The order of evaluation of expressions is that first the join clause(s) are computed, creating a mapping between the rows of the current frame and the joined frame(s). After that we evaluate by+sort. Next, the i filter is applied creating the final index of rows that will be selected. Lastly, we evaluate the j part, taking into account the current groupby and row index(es).

When evaluating j, it is essentially converted into a tree (DAG) of expressions, where each expression is evaluated from the bottom up. That is, we start evaluating from the leaf nodes (which are usually column selectors such as f[0]), and then at each convert the set of columns into a new set.

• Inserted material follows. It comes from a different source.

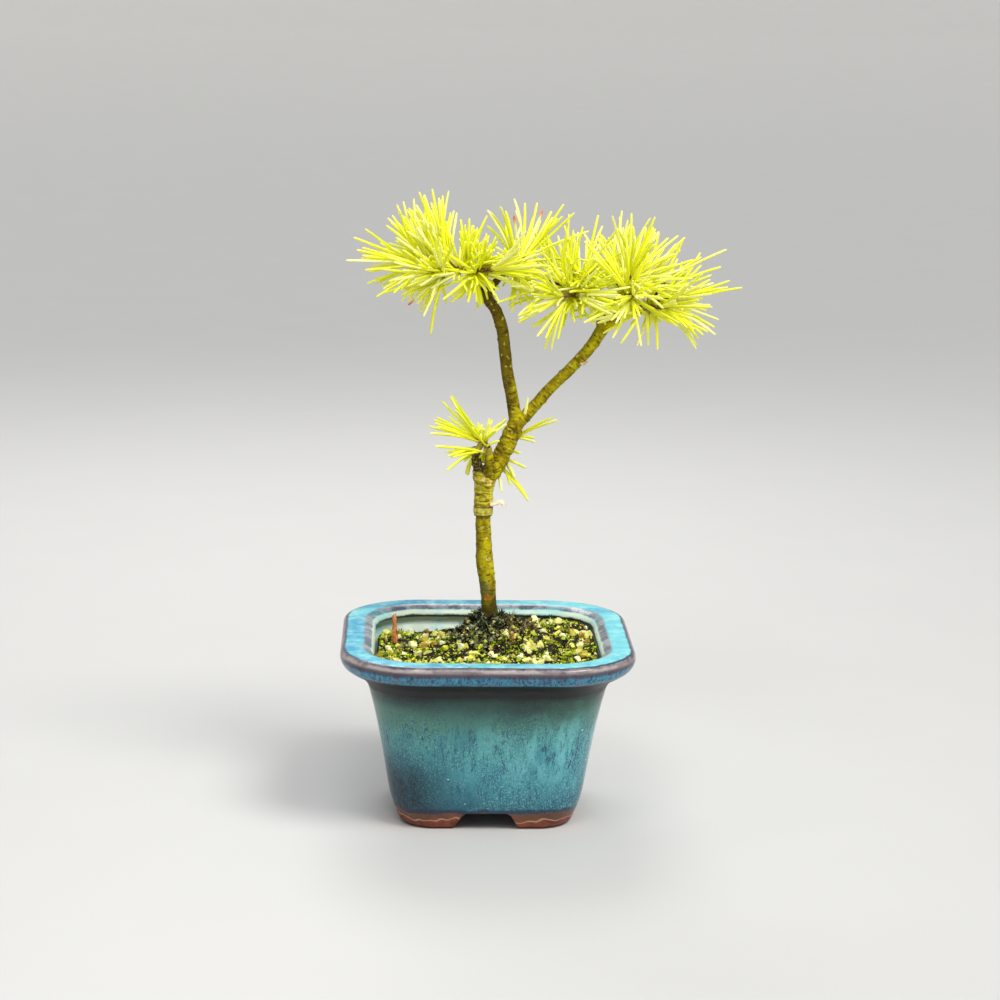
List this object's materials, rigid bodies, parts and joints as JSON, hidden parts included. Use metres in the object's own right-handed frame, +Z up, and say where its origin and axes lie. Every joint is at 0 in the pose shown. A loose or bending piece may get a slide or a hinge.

Importantly, each subexpression node may produce columns of 3 types: “scalar”, “grouped”, and “full-size”. Whenever subexpressions of different levels are mixed together, they are upgraded to the highest level. Thus, a scalar may be reused for each group, and a grouped column can interoperate with a regular column by auto-expanding in such a way that it becomes constant within each group.

If, after the j is fully evaluated, it produces a column set of type “grouped”, then the resulting frame will have as many rows as there are groups. If, on the other hand, the column set is “full-size”, then the resulting frame will have as many rows as the original frame.

See Also

Extract a single column j from the frame.

The single-argument version of DT[i, j] works only for j being either an integer (indicating column index) or a string (column name). If you need any other way of addressing column(s) of the frame, use the more versatile DT[:, j] form.

Parameters

j
int | str

The index or name of a column to retrieve.

return
Frame

Single-column frame containing the column at the specified index or with the given name.

except
KeyError

The exception is raised if the column with the given name does not exist in the frame.

except
IndexError

The exception is raised if the column does not exist at the provided index j.

Extract a single value from the frame.

Parameters

i
int

The index of a row

j
int | str

The index or name of a column.

return
None | bool | int | float | str | object

A single value from the frame’s row i and column j.